City in debt? Flog the museum! (ctd.)
July 19 2013
In May, I reported on the possibility that the Detroit Institute of Art's collection could be sold off to pay the city's debts. News today that the city has now filed for bankruptcy has raised the threat, although the state of Michigan has been taking steps to prevent such a calamity, as the Washington Post outlines:
In May, the city’s emergency manager, Kevyn Orr, requested an inventory of the DIA’s collection, causing concern among arts leaders that the works could be sold if the city filed for bankruptcy. In June, Michigan Attorney General Bill Schuette issued an opinion that the city’s art could not be sold to pay off its estimated $19 billion in debt, citing the state’s charitable trust law.
The state Senate recently passed a bill that would prohibit the sale of the city’s art unless sold to a comparable institution to further the museum’s core mission. But the bill has yet to become law, and the museum has hired attorneys to advise it on protecting the art.
“I’m obviously concerned,” said Ford Bell, president of the American Alliance of Museums. “We thought that this was behind us in terms of the collection at the DIA, but I’m not an attorney so I don’t know what could happen. This has never happened before.”
The collection is undoubtedly valuable. Graham W.J. Beal, director of the DIA, has called it one of the most valuable in the Western Hemisphere. An independent assessment by the Detroit Free Press estimated that the bulk of the collection could be worth $2.5 billion, although the exact value is impossible to determine because it is rare for so many valuable works to hit the auction block. The DIA has more than 60,000 works spanning centuries, with nearly 90 percent of the pieces in storage.

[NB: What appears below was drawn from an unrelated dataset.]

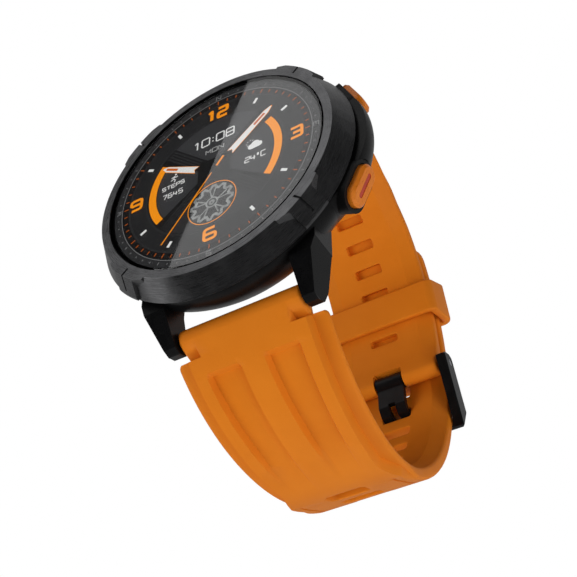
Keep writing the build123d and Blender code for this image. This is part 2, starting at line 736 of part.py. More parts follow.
def plain_pin(side, with_tip):
    """Pin at the 9 o'clock end of the bar."""
    body = rod_x(side * BAR_Y, BAR_Z, bar_shank_r(), -BAR_HALF, -BAR_HALF + SHANK_L)
    if with_tip:
        body += rod_x(side * BAR_Y, BAR_Z, TIP_R, -LUG_GAP / 2 - TIP_IN, -BAR_HALF)
    return body


def lever_pin(side, with_tip):
    """Pin at the 3 o'clock end, with the lever that draws it in."""
    body = rod_x(side * BAR_Y, BAR_Z, bar_shank_r(), LEVER_X - 1, BAR_HALF)
    if with_tip:
        body += rod_x(side * BAR_Y, BAR_Z, TIP_R, BAR_HALF - 0.1, LUG_GAP / 2 + TIP_IN)
    post = Pos(0, 0, -LEVER_REACH / 2) * Cylinder(LEVER_R, LEVER_REACH)
    knob = Pos(0, 0, -LEVER_REACH) * Sphere(LEVER_R + 0.2)
    return body + Pos(LEVER_X, side * BAR_Y, BAR_Z) * (Rot(-side * LEVER_TILT, 0, 0) * (post + knob))


def bar_spring(side):
    x0, x1 = -BAR_HALF + SHANK_L + 0.1, LEVER_X - 1.1
    plane = Plane(origin=(x0, side * BAR_Y, BAR_Z), x_dir=(0, 1, 0), z_dir=(1, 0, 0))
    return coil(plane, bar_shank_r() - 0.12, 0.08, x1 - x0, 9)


def lug_tips():
    """The two pin ends that stay in the 12 o'clock lugs."""
    x0, x1 = LUG_GAP / 2 - 0.25, LUG_GAP / 2 + TIP_IN
    tips = [rod_x(BAR_Y, BAR_Z, TIP_R, *sorted((s * x0, s * x1))) for s in (-1, 1)]
    return Compound(children=[t.solid() for t in tips])


# ---------------------------------------------------------------- strap
LONG_SLOTS_FROM = loop_walk(low_angle(TONGUE_SLOT_Y), -SLOTS_BEFORE_TONGUE * SLOT_PITCH)
LONG_SLOTS = slot_angles(LONG_SLOTS_FROM, LONG_SLOT_COUNT, SLOT_PITCH)
POCKETS = slot_angles(low_angle(POCKET_Y), POCKET_COUNT, POCKET_PITCH)


def strap_long():
    """6 o'clock half: its tail passes through the buckle and lies outside."""
    base = band(BAND_START, TAIL_END, tail_inner, flange_outer, 20) & width_outline(0)
    pad = band(BAND_START, PAD_END, lambda a: 1.0, pad_outer, 20) & width_outline(PAD_INSET)
    body = base + pad + strap_end(-1) - strap_end_cuts(-1)
    for angle in LONG_SLOTS:
        body -= slot_cutter(angle)
    return body


def strap_short():
    """12 o'clock half: its end is folded round the buckle's pin."""
    start = low_angle(PIN_Y)
    mirrored = [180.0 - BAND_START, 360.0 + 180.0 - BAND_START]
    base = band(start, mirrored[1], short_inner, short_outer, 20) & width_outline(0)
    pad = band(BAND_START, PAD_END, lambda a: 1.0, pad_outer, 20, flip=True)
    body = base + (pad & width_outline(PAD_INSET)) + strap_end(1)
    body += rod_x(PIN_Y, PIN_Z, ROLL_R, -STRAP_HALF_LOW, STRAP_HALF_LOW)
    body -= strap_end_cuts(1)
    body -= rod_x(PIN_Y, PIN_Z, PIN_R, -20, 20)
    notch = TONGUE_HALF + SOFT_GAP
    reach = TONGUE_HUB_R + SOFT_GAP
    body -= block((-notch, notch), (PIN_Y - 5, PIN_Y + reach), (PIN_Z - 5, PIN_Z + 5))
    for angle in POCKETS:
        body -= pocket_cutter(angle)
    return body


def keeper():
    """Loop that holds the tail against the other half."""
    a0, a1 = low_angle(KEEPER_Y0), low_angle(KEEPER_Y1)
    gap = SOFT_GAP + 0.05

    def layer(grow):
        """Both strap ends where the keeper is, grown by a distance on every side."""
        def inner(angle):
            return short_inner(angle) - grow

        def outer(angle):
            return flange_outer(angle) + grow

        return inner, outer

    half = STRAP_HALF_LOW + gap
    shell = band(a0, a1, *layer(gap + KEEPER_WALL), half + KEEPER_SIDE, steps=8)
    return shell - band(a0 - 1, a1 + 1, *layer(gap), half, steps=8)


# ---------------------------------------------------------------- buckle
def buckle_pin():
    return rod_x(PIN_Y, PIN_Z, PIN_R, -FRAME_OUT_X + 0.1, FRAME_OUT_X - 0.1)


def buckle_frame():
    """Two side arms and a round crossbar that the tongue rests on."""
    arm = [(PIN_Y + 1.8, PIN_Z + 0.6), (PIN_Y + 1.3, PIN_Z + 2.1), (PIN_Y + 0.5, PIN_Z + 2.9),
           (CROSSBAR_Y - 2.8, CROSSBAR_Z + 2.6), (CROSSBAR_Y - 2.8, CROSSBAR_Z + 2.0),
           (CROSSBAR_Y + 1.2, CROSSBAR_Z + 0.1), (PIN_Y + 0.8, PIN_Z - 1.1),
           (PIN_Y + 1.5, PIN_Z - 0.6)]
    sides = side_profile(Polyline(*arm, close=True), FRAME_OUT_X)
    sides = chamfer(sides.faces().filter_by(Axis.X).edges(), FRAME_CHAMFER)
    body = sides - block((-FRAME_IN_X, FRAME_IN_X), (-40, 40), (-80, 0))
    body += rod_x(CROSSBAR_Y, CROSSBAR_Z, CROSSBAR_R, -FRAME_IN_X - 0.5, FRAME_IN_X + 0.5)
    return body - rod_x(PIN_Y, PIN_Z, PIN_R + RUN_GAP, -20, 20)


def buckle_tongue():
    """Tongue: turns on the pin, drops through a slot and hooks over the crossbar."""
    under = CROSSBAR_Z - CROSSBAR_R - 0.2 - TONGUE_T / 2
    path = [(PIN_Y, PIN_Z), (TONGUE_SLOT_Y + 1.4, PIN_Z), (TONGUE_SLOT_Y + 0.15, PIN_Z - 0.9),
            (TONGUE_SLOT_Y - 0.8, under + 0.6), (TONGUE_SLOT_Y - 1.5, under),
            (CROSSBAR_Y - 0.6, under)]
    body = rod_x(PIN_Y, PIN_Z, TONGUE_HUB_R, -TONGUE_HALF, TONGUE_HALF)
    for (y0, z0), (y1, z1) in zip(path, path[1:]):
        length = hypot(y1 - y0, z1 - z0)
        bar = Box(2 * TONGUE_HALF, length, TONGUE_T)
        tilt = degrees(atan2(z1 - z0, y1 - y0))
        body += Pos(0, (y0 + y1) / 2, (z0 + z1) / 2) * (Rot(tilt, 0, 0) * bar)
        body += rod_x(y1, z1, TONGUE_T / 2, -TONGUE_HALF, TONGUE_HALF)
    fork = block((-PRONG_HALF_GAP, PRONG_HALF_GAP), (CROSSBAR_Y - 3, PRONG_FROM_Y),
                 (CROSSBAR_Z - 4, PIN_Z + 1))
    return body - fork - rod_x(PIN_Y, PIN_Z, PIN_R + RUN_GAP, -20, 20)


# ---------------------------------------------------------------- every node
nodes = {
    "case_body": case_body(),
    "case_back": case_back(),
    "case_screws": case_screws(),
    "back_gasket": back_gasket(),
    "charging_contacts": charging_contacts(),
    "sensor_window": sensor_window(),
    "sensor_board": sensor_board(),
    "sensor_leds": sensor_leds(),
    "sensor_ribbon": sensor_ribbon(),
    "bezel": bezel(),
    "bezel_seal": bezel_seal(),
    "glass": glass(),
    "glass_gasket": glass_gasket(),
    "display_panel": display_panel(),
    "display_frame": display_frame(),
    "display_ribbon": display_ribbon(),
    "carrier": carrier(),
    "battery": battery(),
    "main_board": main_board(),
    "board_chips": board_chips(),
    "gps_antenna": antenna(),
    "speaker": speaker(),
    "microphone": microphone(),
    "vibration_motor": motor_body(),
    "vibration_weight": motor_rotor(),
    "lug_tips_12": lug_tips(),
    "strap_long": strap_long(),
    "strap_short": strap_short(),
    "keeper": keeper(),
    "buckle_pin": buckle_pin(),
    "buckle_frame": buckle_frame(),
    "buckle_tongue": buckle_tongue(),
}
for name, angle in SIDES.items():
    nodes[f"button_cap_{name}"] = button_cap(angle)
    nodes[f"button_stripe_{name}"] = button_stripe(angle)
    nodes[f"button_sleeve_{name}"] = button_sleeve(angle)
    nodes[f"button_spring_{name}"] = button_spring(angle)
    nodes[f"button_seal_{name}"] = button_seal(angle)
    nodes[f"button_clip_{name}"] = button_clip(angle)
    nodes[f"tact_switch_{name}"] = tact_switch(angle)
for hour, side in ((6, -1), (12, 1)):
    nodes[f"bar_tube_{hour}"] = bar_tube(side)
    nodes[f"bar_pin_{hour}"] = plain_pin(side, with_tip=hour == 6)
    nodes[f"release_lever_{hour}"] = lever_pin(side, with_tip=hour == 6)
    nodes[f"bar_spring_{hour}"] = bar_spring(side)

os.makedirs("parts", exist_ok=True)
for name, shape in nodes.items():
    export_step(shape, f"parts/{name}.step")
print(len(nodes), "nodes")
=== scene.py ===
import bpy
import bmesh
import json
import numpy as np
from math import atan2, cos, degrees, hypot, pi, radians, sin, sqrt
from mathutils import Matrix, Vector


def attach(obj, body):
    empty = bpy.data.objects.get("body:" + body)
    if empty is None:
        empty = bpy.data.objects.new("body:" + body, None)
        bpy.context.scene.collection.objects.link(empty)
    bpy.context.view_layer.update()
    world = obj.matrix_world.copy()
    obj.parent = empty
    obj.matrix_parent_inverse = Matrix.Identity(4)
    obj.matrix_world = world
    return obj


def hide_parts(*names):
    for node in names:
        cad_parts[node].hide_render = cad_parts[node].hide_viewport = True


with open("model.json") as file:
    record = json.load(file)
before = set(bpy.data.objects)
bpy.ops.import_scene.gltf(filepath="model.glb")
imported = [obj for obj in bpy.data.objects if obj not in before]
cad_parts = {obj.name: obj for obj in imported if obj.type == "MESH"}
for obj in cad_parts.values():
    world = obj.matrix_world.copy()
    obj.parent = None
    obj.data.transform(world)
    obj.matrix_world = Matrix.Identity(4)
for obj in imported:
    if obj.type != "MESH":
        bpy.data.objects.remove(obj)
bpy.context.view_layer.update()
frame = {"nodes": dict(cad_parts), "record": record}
nodes = frame["nodes"]

# Sizes below are in millimetres, as in the part's own source; MM turns them into metres.
# The camera, the lights and the floor are in metres.
MM = 0.001


def new_object(name, data):
    """Object that is linked into the scene."""
    thing = bpy.data.objects.new(name, data)
    bpy.context.scene.collection.objects.link(thing)
    return thing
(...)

I bet someone involved in the city's administration will wonder if the 90% in storage can be sold...
Update: Wowee - fast work; The New York Times reports that Christie's is already in on the action:
About a month ago, the institute’s officials were contacted by Christie’s auction house, which asked for an inventory of works and asked if appraisers could visit to assess the collection. It is unclear whether such a visit took place and whether it was creditors or someone else who enlisted Christie’s to begin an appraisal. (Mr. Nowling said that the emergency manager’s office did not do so, and Christie’s declined to comment.)
Update II - Tim Worstall, a fellow at the Adam Smith Institute in London, says (in Forbes), sell the lot, and quickly!
Leave aside the precise legalities of this for a moment. The City’s in the hole for something like $10 billion and one quarter of that amount could be raised by moving around some paint daubed pieces of canvas. That looks pretty much like a no brainer to me as a start. What is it that we’re supposed to care about? A few pieces of canvas or real lives as they are actually lived? Pensioners moving down from known meat from an animal whose species can be assured to the cat food aisle? Retired city workers getting the medical treatment they were promised for 40 years or keep a few paintings that the well to do like to oooh and aaah at? Get the ambulances back on the road, get cop cars to a 911 in under and hour or please the arts establishment?
It’s a toughie really, isn’t it?
Imagine that the paintings are sold: we’re moving two sets of assets from where they have a lower value to a higher. Firstly, we’re moving money into Detroit. Given that whoever buys the paintings will clearly, by the purchase itself, value the painting more than the money being paid for it we therefore know that the money is worth more in Detroit. Similarly, that the painting is leaving the city means that we also know that the money is worth more to Detroit than the painting. So we have moved two assets from places where they are lowly valued to places where they are more highly valued. The money’s worth more in Detroit and the paintings worth more out of it.
And this is the thing: moving an asset from one use to one where that asset is more highly valued is the very definition of wealth creation. So, selling the paintings would indeed be wealth creation.